19 thoughts on “New Mozilla.org Design is Live!

  1. Excellent work, Steven & co. Thank you for giving us a nice, clean website.

    By the way, the “New Website Launches” announcement is a direct link to Silver Orange’s website; unless I’m missing something here, shouldn’t it link to an announcement about the redesign first (and from there, to silverorange.com)?

    Anyway, kudos for the great work again.

  2. Excellent work! Such a good cross-platform design – I’ll put aside my grumblings about the visibility of Camino for now. It just looks great!

  3. Sweet! Congratulations to Steve and the others at silverorange.

    The site looks much clearer and easier to use. It also has a fresh, breezy feel to it with the blue shades.

    Excellent job!

  4. I just noticed a bug:

    The Firefox and Thunderbird promo button pages have big, ugly borders surrounding the images. The effect’s not that great, but it’s particularly bad because the provided HTML code uses border=”0″, so it’s immediately obvious we aren’t even using the code we suggest others use. (still trivial, but not pretty)

    http://www.mozilla.org/products/firefox/buttons.html
    http://www.mozilla.org/products/thunderbird/buttons.html

    Incidentally, is there any reason you haven’t disabled borders on all images inside links? I couldn’t find any images in links with borders at a quick glance at mozilla.org.

  5. This is great! It looks really neat. ‘Renders impeccably on Firefox (‘had better!) and IE6.

    Unfortunately, it suffers from some glitches on Konqueror, even on the latest 3.3. If you’d like to, we’d be glad to help you in trying to fix those. If interested, let me know through e-mail.

  6. Brett – well once you know where it is, should be easy enough to find. The path it should be findable from is developers -> projects -> firefox, but it doesn’t seem to be listed on the projects page. You can get to it by going to the main roadmap in the developers section, and it’s linked from the body of the text. Or you can search for “Firefox roadmap”, or it’s frequently linked from the builds forums. But it is supposed to be a document for people involved in the project, rather than something for users/media/general public.

  7. First of all, I think the new design looks great!

    What mozilla.org needs now, is a thorough walkthrough of its information architecture. Brett Donalds complaint illustrate this point. The Firefox-project page isn’t navigable from the projects page. To get to mozilla.org/projects/ i first have to go to mozilla.org/developer. Do i have to be a developer of mozilla related code to be interesting in upcoming features and proposed release dates for coming versions of Firefox (e.g. the roadmap)? I tend to disagree…

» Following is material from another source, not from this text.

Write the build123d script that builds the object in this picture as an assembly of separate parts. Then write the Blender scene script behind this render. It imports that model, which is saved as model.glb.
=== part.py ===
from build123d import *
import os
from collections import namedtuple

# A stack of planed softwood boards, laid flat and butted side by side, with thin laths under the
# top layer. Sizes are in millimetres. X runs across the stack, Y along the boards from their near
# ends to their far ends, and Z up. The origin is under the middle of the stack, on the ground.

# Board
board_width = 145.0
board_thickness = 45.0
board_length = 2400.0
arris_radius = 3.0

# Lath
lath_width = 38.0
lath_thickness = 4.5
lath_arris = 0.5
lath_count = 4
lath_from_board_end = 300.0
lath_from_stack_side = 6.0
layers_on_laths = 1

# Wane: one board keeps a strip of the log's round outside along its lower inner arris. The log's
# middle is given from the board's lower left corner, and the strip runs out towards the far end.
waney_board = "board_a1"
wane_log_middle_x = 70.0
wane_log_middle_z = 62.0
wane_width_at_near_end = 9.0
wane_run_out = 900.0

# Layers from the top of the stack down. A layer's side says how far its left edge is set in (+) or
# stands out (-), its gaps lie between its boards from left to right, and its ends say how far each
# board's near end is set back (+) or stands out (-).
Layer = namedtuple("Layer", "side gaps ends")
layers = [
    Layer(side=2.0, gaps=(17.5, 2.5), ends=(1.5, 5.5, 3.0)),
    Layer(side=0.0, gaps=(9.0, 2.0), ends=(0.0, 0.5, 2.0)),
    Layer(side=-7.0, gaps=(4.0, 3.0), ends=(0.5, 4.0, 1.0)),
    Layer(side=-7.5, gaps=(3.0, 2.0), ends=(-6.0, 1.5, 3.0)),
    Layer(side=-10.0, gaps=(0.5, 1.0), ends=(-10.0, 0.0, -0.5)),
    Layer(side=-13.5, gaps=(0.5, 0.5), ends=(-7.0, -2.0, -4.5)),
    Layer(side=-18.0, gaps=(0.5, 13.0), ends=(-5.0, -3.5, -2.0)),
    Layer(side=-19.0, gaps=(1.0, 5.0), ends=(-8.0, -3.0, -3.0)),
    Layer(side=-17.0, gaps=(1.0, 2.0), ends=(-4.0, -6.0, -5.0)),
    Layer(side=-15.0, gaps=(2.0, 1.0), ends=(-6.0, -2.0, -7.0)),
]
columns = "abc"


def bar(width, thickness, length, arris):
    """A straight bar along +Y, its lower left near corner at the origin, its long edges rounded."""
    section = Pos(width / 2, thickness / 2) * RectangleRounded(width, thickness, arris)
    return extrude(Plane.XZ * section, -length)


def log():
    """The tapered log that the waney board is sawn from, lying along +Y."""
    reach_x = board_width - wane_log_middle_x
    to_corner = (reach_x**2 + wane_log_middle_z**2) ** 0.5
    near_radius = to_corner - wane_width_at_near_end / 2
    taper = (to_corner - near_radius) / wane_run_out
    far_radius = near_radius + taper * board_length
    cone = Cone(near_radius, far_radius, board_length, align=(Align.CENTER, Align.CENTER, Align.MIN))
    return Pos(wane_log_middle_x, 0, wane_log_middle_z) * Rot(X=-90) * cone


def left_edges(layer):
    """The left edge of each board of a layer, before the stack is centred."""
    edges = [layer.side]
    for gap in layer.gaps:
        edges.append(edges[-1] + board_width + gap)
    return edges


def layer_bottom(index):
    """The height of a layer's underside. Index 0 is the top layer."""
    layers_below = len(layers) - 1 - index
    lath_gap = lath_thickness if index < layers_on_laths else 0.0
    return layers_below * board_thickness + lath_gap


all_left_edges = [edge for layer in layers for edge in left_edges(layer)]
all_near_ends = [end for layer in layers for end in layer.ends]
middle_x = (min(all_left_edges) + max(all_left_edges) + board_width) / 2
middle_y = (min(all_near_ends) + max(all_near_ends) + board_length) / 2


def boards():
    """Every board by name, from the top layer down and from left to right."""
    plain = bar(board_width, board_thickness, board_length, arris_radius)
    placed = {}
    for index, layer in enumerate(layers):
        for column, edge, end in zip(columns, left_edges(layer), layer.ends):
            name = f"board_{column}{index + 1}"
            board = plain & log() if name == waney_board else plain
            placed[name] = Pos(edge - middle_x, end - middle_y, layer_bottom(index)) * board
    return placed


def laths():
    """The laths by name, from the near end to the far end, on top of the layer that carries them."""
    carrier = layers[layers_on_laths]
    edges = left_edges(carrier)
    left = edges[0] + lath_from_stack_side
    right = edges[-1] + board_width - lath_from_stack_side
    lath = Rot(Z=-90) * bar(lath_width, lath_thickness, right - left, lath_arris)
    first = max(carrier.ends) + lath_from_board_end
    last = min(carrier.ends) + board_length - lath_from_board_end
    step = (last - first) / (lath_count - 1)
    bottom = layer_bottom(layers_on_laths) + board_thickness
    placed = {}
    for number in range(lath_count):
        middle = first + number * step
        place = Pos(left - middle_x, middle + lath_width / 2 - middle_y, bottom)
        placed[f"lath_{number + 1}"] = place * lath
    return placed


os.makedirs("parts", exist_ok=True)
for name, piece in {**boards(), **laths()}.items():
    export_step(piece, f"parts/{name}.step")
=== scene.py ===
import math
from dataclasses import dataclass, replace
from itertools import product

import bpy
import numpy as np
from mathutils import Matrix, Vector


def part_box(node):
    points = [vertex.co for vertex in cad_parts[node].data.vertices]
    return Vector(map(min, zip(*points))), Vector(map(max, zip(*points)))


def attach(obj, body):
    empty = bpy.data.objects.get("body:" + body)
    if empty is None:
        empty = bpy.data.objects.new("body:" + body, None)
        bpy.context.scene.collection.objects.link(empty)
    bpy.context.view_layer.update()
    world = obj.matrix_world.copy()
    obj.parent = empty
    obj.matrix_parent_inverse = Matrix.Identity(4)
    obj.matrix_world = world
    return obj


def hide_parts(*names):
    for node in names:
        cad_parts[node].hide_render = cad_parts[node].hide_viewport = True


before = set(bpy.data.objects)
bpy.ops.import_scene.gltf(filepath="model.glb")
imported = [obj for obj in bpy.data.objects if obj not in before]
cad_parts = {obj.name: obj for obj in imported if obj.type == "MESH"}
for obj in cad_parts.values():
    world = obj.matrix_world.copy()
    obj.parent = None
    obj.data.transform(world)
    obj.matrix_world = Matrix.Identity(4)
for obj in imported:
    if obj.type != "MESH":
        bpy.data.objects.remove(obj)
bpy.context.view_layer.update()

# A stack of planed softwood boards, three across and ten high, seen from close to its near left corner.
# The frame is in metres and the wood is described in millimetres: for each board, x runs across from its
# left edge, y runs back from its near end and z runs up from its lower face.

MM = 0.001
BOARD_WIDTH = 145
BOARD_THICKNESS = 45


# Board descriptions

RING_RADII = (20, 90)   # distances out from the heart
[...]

    Mozilla.org also needs to communicate its information architecture in a better way by adding a navigable breadcrumb-trail. Today your mostly stuck with searching and then hacking urls to be able to navigate the site succesfully. For instance the Firefox roadmap gives the user no visual navigating option to go the Firefox projects. You have to hack the URL to go to the project-homepage. There should be a navigable breadcrumb trail equal to the URL to let users navigate to levels above their current level in the information architecture. The breadcrumb-trail for the Firefox Roadmap should be: “Home -> Projects -> Firefox -> Roadmap”. Why? Because most users don’t hack URLs, heck they don’t even now what an URL is.

  8. well done, but the “Free download” link for Firefox is not a good idea, because commercial sites that sells shareware do the same : it means that the download is free, but not the software… :-/

    a link like “Free software” could be better…

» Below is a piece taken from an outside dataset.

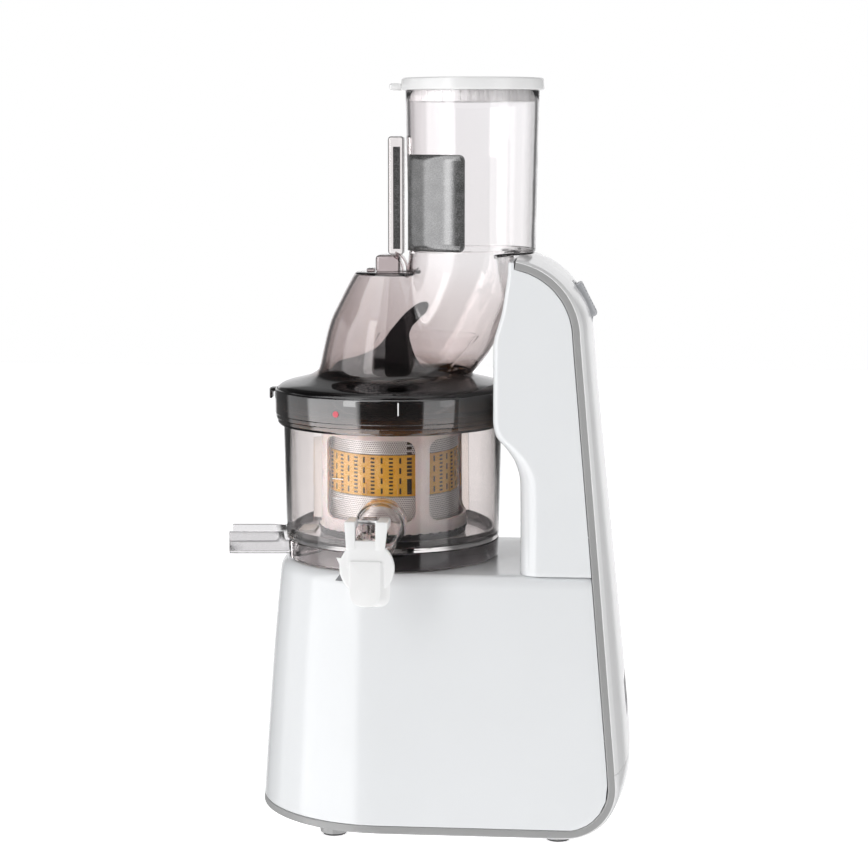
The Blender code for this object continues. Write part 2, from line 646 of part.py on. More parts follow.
def hopper_fittings():
    lid = [(LID_R - 0.001, LID_TOP), (LID_R, LID_TOP - 0.0012), (LID_R, LID_Z), (0.0774, LID_Z),
           (0.0774, LID_TOP)]
    turned("lid_ring", lid, SMOKE, hopper_turn)
    funnel = [(0.0250, 0.3350, 0.0330), (0.0140, 0.3180, 0.0300), (0.0, 0.3010, 0.0300)]
    shape = bmesh.new()
    sheet_rows(shape, [circle(x, 0, z, r, MEDIUM) for x, z, r in funnel], closed=True)
    thicken(from_bmesh("feed_funnel", shape, CLEAR, hopper_turn), 0.0018)
    shape = bmesh.new()
    rows = []
    for z in (CHUTE_Z + 0.001, 0.4580):
        row = []
        for i in range(7):
            t = math.radians(205 + 95 * i / 6)
            r = CHUTE_R1 + 0.0014
            row.append((CHUTE_X + r * math.cos(t), r * math.sin(t), z))
        rows.append(row)
    sheet_rows(shape, rows)
    thicken(from_bmesh("label_plate", shape, LABEL, hopper_turn), 0.0008)
    x = CHUTE_X - CHUTE_R1
    block("chute_grip", (x - 0.0116, -0.0085, CHUTE_Z + 0.001), (x - 0.0008, 0.0085, 0.4700), CLEAR, hopper_turn,
          bevel=0.003)
    block("lid_lug", (-0.0850, -0.0060, 0.2905), (-0.0812, 0.0060, 0.2980), SMOKE, hopper_turn)


def feed_rim():
    lift = empty("rim_lift", (0, 0, 0), hopper_turn)
    inner = CHUTE_R1 - SHELL - 0.0006
    profile = [(RIM_R - 0.001, RIM_TOP), (RIM_R, RIM_TOP - 0.001), (RIM_R, RIM_Z), (inner, RIM_Z),
               (inner, 0.4930), (inner - 0.0016, 0.4930), (inner - 0.0016, RIM_TOP)]
    rim = turned("feed_rim", profile, WHITE, lift, at=(CHUTE_X, 0))
    x = CHUTE_X - RIM_R
    tab = block("rim_tab", (x - 0.0072, -0.0110, RIM_Z), (x + 0.0010, 0.0110, RIM_Z + 0.0045), None, lift)
    boolean(rim, tab, 'UNION')


def juice_cap():
    hinge = empty("cap_axis", (CAP_X, PIN_Y, PIN_Z), bowl_lift)
    down, out = CAP_Z - PIN_Z, CAP_Y - PIN_Y
    plate = rod("juice_cap", CAP_R, (0, out, down), (0, out - 0.0045, down), WHITE, hinge, steps=MEDIUM)
    for side in (-1, 1):
        low, high = sorted((side * 0.0052, side * 0.0130))
        front = block(f"cap_arm_{side}", (low, out - 0.0040, down + 0.010), (high, out - 0.0004, 0.0033), None,
                      hinge)
        boolean(plate, front, 'UNION')
        ear = block(f"cap_ear_{side}", (low, out - 0.0030, -0.0033), (high, 0.0033, 0.0033), None, hinge)
        boolean(plate, ear, 'UNION')
    tongue = block("cap_tongue", (-0.0096, out - 0.0040, down - 0.0224), (0.0096, out - 0.0005, down), None,
                   hinge)
    boolean(plate, tongue, 'UNION')
    slot = rod("cap_bore", 0.0019, (-0.020, 0, 0), (0.020, 0, 0), None, hinge, steps=12)
    boolean(plate, slot)
    seal_low, seal_high = (0, out + GAP, down + 0.0030), (0, out + 0.0050, down + 0.0030)
    rod("cap_seal", 0.0090, seal_low, seal_high, SILICONE, hinge, steps=COARSE)
    rod("cap_hinge_pin", 0.0015, (CAP_X - 0.0125, PIN_Y, PIN_Z), (CAP_X + 0.0125, PIN_Y, PIN_Z), STEEL,
        bowl_lift, steps=12)


lower_housing()
column_shell()
rear_cover()
base_pan()
trim_band()
feet()
switch()
vent_and_electronics()
motor()
gearbox()
juice_bowl()
bowl_fittings()
pulp_spout()
strainer()
auger()
brush()
hopper()
hopper_fittings()
feed_rim()
juice_cap()
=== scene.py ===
import json
import math

import bmesh
import bpy
from mathutils import Matrix, Vector


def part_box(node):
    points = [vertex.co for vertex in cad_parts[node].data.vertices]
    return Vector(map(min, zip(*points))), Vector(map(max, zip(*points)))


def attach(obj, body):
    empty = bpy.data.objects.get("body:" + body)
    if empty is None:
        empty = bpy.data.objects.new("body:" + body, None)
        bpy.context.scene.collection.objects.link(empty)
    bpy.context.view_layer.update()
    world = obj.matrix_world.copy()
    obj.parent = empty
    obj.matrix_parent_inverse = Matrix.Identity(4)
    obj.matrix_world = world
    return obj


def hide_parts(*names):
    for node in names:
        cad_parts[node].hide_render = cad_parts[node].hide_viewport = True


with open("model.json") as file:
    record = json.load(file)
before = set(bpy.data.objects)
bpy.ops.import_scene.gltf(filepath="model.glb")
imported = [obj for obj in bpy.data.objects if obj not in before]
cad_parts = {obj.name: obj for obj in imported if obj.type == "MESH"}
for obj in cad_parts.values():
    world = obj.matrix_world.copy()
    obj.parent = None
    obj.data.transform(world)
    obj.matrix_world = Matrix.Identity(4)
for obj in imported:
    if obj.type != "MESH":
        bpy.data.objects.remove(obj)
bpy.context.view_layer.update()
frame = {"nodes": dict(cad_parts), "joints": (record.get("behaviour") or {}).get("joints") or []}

world = bpy.context.scene.world or bpy.data.worlds.new("studio")
bpy.context.scene.world = world

# Every piece is modelled about the bowl's upright axis and then moved to where the frame has it.
hub = next(joint for joint in frame["joints"] if joint["name"] == "auger_spin")["pos_m"]
toFrame = Matrix.Translation((hub[0], hub[1], 0))
spinParts = 128          # faces round a turned piece


def span(node):
    low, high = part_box(node)
    shift = Vector((hub[0], hub[1], 0))
    return low - shift, high - shift


# small helpers for mesh work

def vertsOf(geom):
    return [g for g in geom if isinstance(g, bmesh.types.BMVert)]


def edgesOf(geom):
    return [g for g in geom if isinstance(g, bmesh.types.BMEdge)]


def mendMesh(bm):
    bmesh.ops.remove_doubles(bm, verts=bm.verts, dist=2e-6)
    bmesh.ops.recalc_face_normals(bm, faces=bm.faces)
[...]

  9. The site looks great. The only thing I don’t think looks so good is the firefox screenshot on the homepage. I realize it will show a different screenshot on each refresh, but I don’t think that it should identifiably show one commercial webpage, as it seems like endorsement (like the Onion screenshot). I don’t think the average visitor is going to refresh once they are at the homepage, and may be turned off by a screenshot of a page that they don’t like.

    Maybe this would be better served with an animation that blends through the images (using flash?)…

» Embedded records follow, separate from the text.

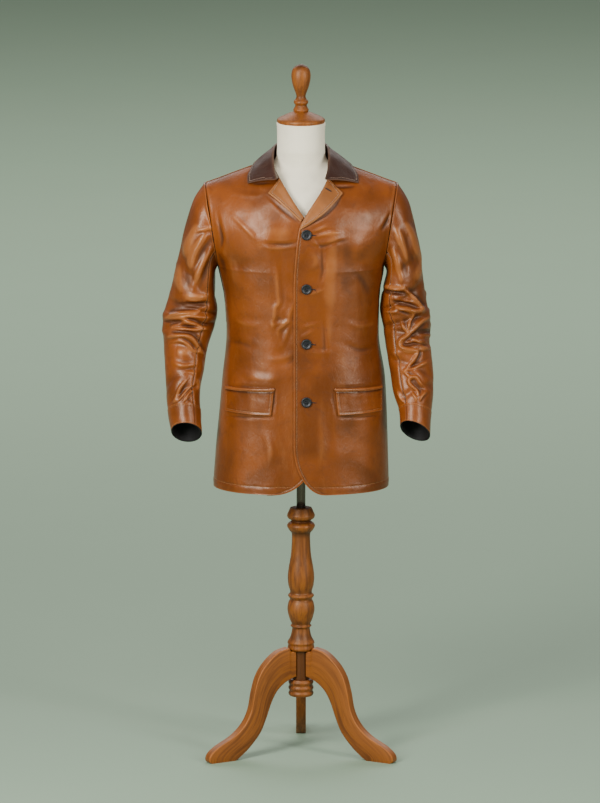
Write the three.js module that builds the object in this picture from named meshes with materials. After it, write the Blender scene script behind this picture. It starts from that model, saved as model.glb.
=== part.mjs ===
// A hip-length leather jacket with a notched lapel, worn on a limbless dress form
// that stands on a turned wooden column with three curved legs.
// Millimetres, +Z up, the jacket faces -Y, and +X is the wearer's left.
import * as THREE from "three";

// ---------------------------------------------------------------- driving sizes
const WALL = 2.0; // leather of a panel
const SEAM = 0.3; // space between two sewn pieces
const LIE = 0.8; // space under a piece that lies on a curved panel
const HEM_Z = 658;
const ARMPIT_Z = 1193;
const SHOULDER_Z = 1393; // where the shoulder seam meets the sleeve
const RIDGE_Z = 1479; // height that the shoulder lines reach if carried to the middle
const SIDE_Y = 8; // the side seams and shoulder seams lie this far behind the middle
const ARMHOLE = { bottomX: 198, topX: 229, frontDepth: 68, backDepth: 62 };
const ROUNDNESS = { front: 2.3, back: 2.5 };
const FRONT_EDGE = { overlap: 17, under: 38, cornerTop: 780, cornerWidth: 76 };
const GORGE = { x: 60, z: 1415 };
const NECK_SHIFT = 4; // the collar sits a little to the wearer's left
const BUTTONS = { x: 13, heights: [1289, 1158, 1024, 884], radius: 12.5, thickness: 4.2 };
const POCKET = { top: 917, welt: 8.5, flapBottom: 852, taper: 6, sideDrop: 7 };
const SLEEVE_COLUMNS = 20;
const STAND = { poleRadius: 10.8, columnTop: 601, formBottom: 752, neckTop: 1538.5, legBoard: 24 };

// Half widths and depths of the body from the hem up to the armpit.
const BODY_LEVELS = [
  { z: 655, right: 211, left: 211, front: 136, back: 120 },
  { z: 760, right: 203, left: 208, front: 133, back: 117 },
  { z: 852, right: 194, left: 205, front: 130, back: 112 },
  { z: 920, right: 188, left: 201, front: 128, back: 106 },
  { z: 1030, right: 178, left: 186, front: 124, back: 98 },
  { z: 1110, right: 182, left: 187, front: 127, back: 104 },
  { z: 1193, right: 198, left: 198, front: 130, back: 112 },
];

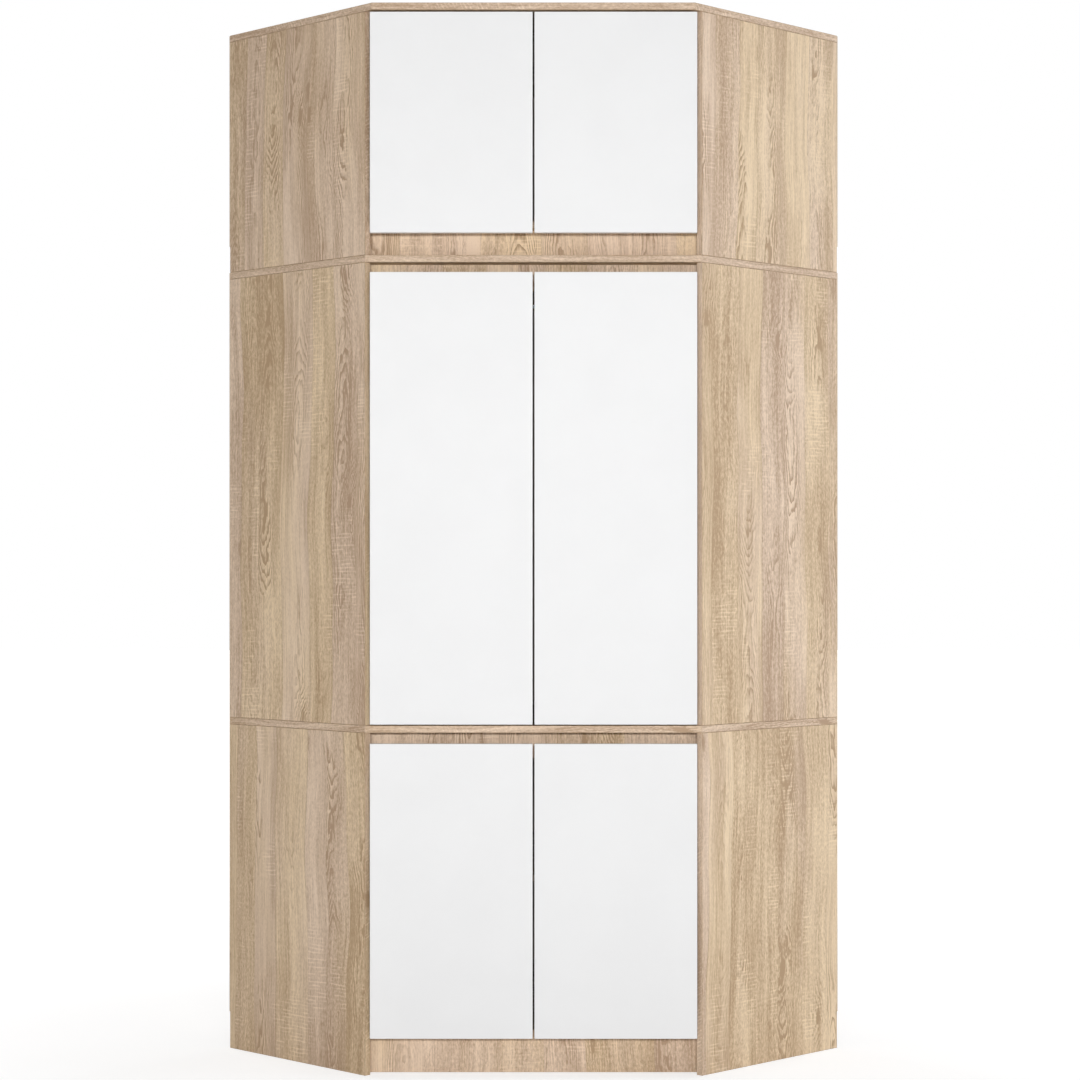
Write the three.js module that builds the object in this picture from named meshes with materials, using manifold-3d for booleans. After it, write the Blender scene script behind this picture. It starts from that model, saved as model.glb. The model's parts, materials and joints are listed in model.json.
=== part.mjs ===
// Corner wardrobe with a separate top box: a five-sided carcass in light oak laminate,
// six plain white doors and angled cup hinges. Millimetres, +Z up, the front faces -Y.
// The origin is on the floor, in the middle of the wardrobe's width and depth.

import * as THREE from 'three';
import { mergeVertices } from 'three/addons/utils/BufferGeometryUtils.js';
import Module from 'manifold-3d';

const wasm = await Module();
wasm.setup();

// Plan: two room walls meet at the rear corner, and the front runs across at 45 degrees
const WALL_RUN = 1000;
const END_DEPTH = 500;

// Heights
const BASE_HEIGHT = 1800;
const TOP_BOX_HEIGHT = 550;
const LOWER_HEIGHT = 768;
const PLINTH_HEIGHT = 84;
const TOP_BOX_PLINTH_HEIGHT = 60;
const RAIL_HEIGHT = 60;

// Boards
const BOARD = 16;
const BACK = 3;
const BACK_REVEAL = 1;
const STRIP_RECESS = 58;
const SHELF_SETBACK = 82;
const REAR_SUPPORT_WIDTH = 200;
const REAR_SUPPORT_SETBACK = 160;

// Doors
const DOOR_THICK = 16;
const DOOR_CENTRE_GAP = 4;
const DOOR_LAP = 4.4;
const DOOR_LIFT = 3;
const DOOR_HEAD_GAP = 4;
const DOOR_GRIP_DROP = 13;
const GRIP_GAP = 23;

// Clearances
const FIT = 0.3;
const OVERRUN = 1;

// Hinge cup, sunk in the door
const HINGE_INSET = 100;
const BORE_DIAMETER = 35;
const BORE_DEPTH = 12.8;
const BORE_EDGE_DISTANCE = 22.5;
const CUP_WALL = 1;
const FLANGE_THICK = 1.2;
const FLANGE_RIM = 1.7;
const EAR_SPACING = 48;
const EAR_WIDTH = 13;

// Hinge pivot and hook
const PIVOT_EDGE_DISTANCE = 12;
const PIN_DIAMETER = 2.8;
const PIN_CLEARANCE = 0.35;
const EYE_WALL = 1.35;
const HOOK_CLEARANCE = 0.4;
const HOOK_THICK = 3;
const HOOK_WIDTH = 14;
const ELBOW_RADIUS = 1;
const LEG_CLEARANCE = 1.5;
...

  10. Where is Firefox on the page http://www.mozilla.org/projects/? Isn’t it Mozilla.org’s MOST IMPORTANT project? It should be on the top of the list, but search the page text for “firefox” and there’s not even ONE reference to it.

    This is a navigation issue, which is why I’m mentioning it here. I should be able to navigate to /projects/firefox without hacking the URL.

  11. You guys have designed a web site that I would feel proud of hosting my content on. Very good work! It’s finally time to merge Firefox/Thunderbird Help with Mozilla.org.